Structured Compression of Convolutional Neural Networks for Specialized Tasks

Convolutional neural networks (CNNs) offer significant advantages when used in various image classification tasks and computer vision applications. CNNs are increasingly deployed in environments from edge and Internet of Things (IoT) devices to high-end computational infrastructures, such as supercomputers, cloud computing, and data centers. The growing amount of data and the growth in their model size and computational complexity, however, introduce major computational challenges. Such challenges present entry barriers for IoT and edge devices as well as increase the operational expenses of large-scale computing systems. Thus, it has become essential to optimize CNN algorithms. In this paper, we introduce the S-VELCRO compression algorithm, which exploits value locality to trim filters in CNN models utilized for specialized tasks.
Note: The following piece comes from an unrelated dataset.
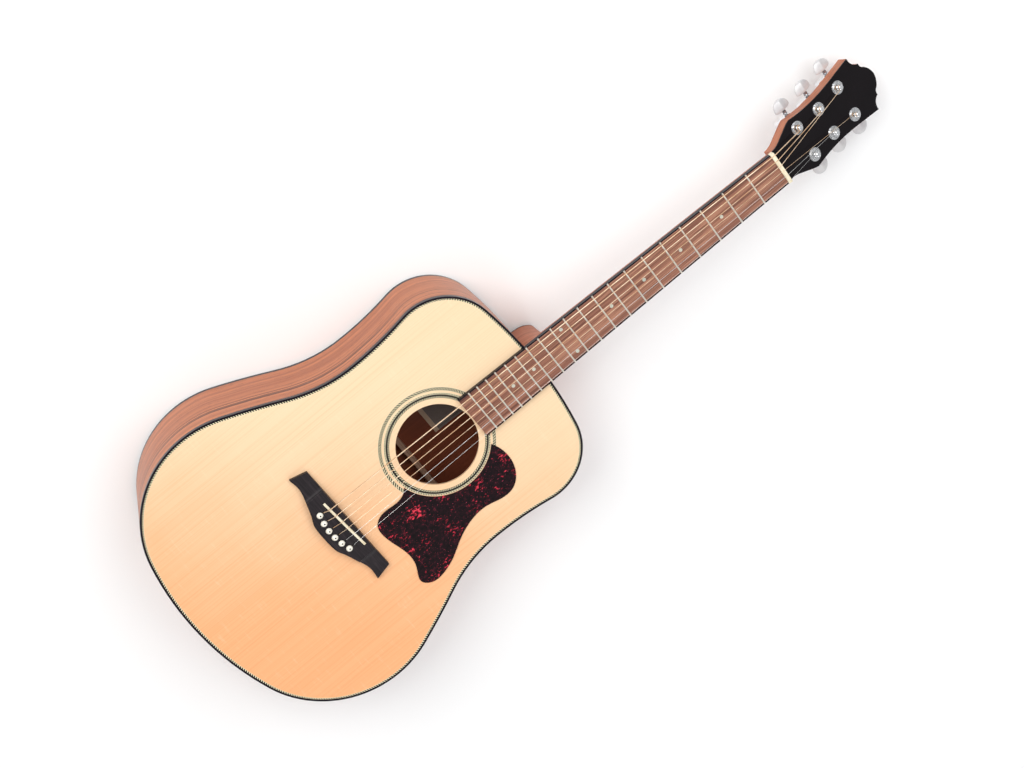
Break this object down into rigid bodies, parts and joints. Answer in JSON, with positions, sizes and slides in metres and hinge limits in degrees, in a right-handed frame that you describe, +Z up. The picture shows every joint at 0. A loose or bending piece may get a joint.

S-VELCRO uses structured compression, which can save costs and reduce overhead compared with unstructured compression. The algorithm runs in two steps: a preprocessing step identifies the filters with a high degree of value locality, and a compression step trims the selected filters. As a result, S-VELCRO reduces the computational load of the channel activation function and avoids the convolution computation of the corresponding trimmed filters. Compared with typical CNN compression algorithms that run heavy back-propagation training computations, S-VELCRO has significantly fewer computational requirements. Our experimental analysis shows that S-VELCRO achieves a compression-saving ratio between 6% and 30%, with no degradation in accuracy for ResNet-18, MobileNet-V2, and GoogLeNet when used for specialized tasks.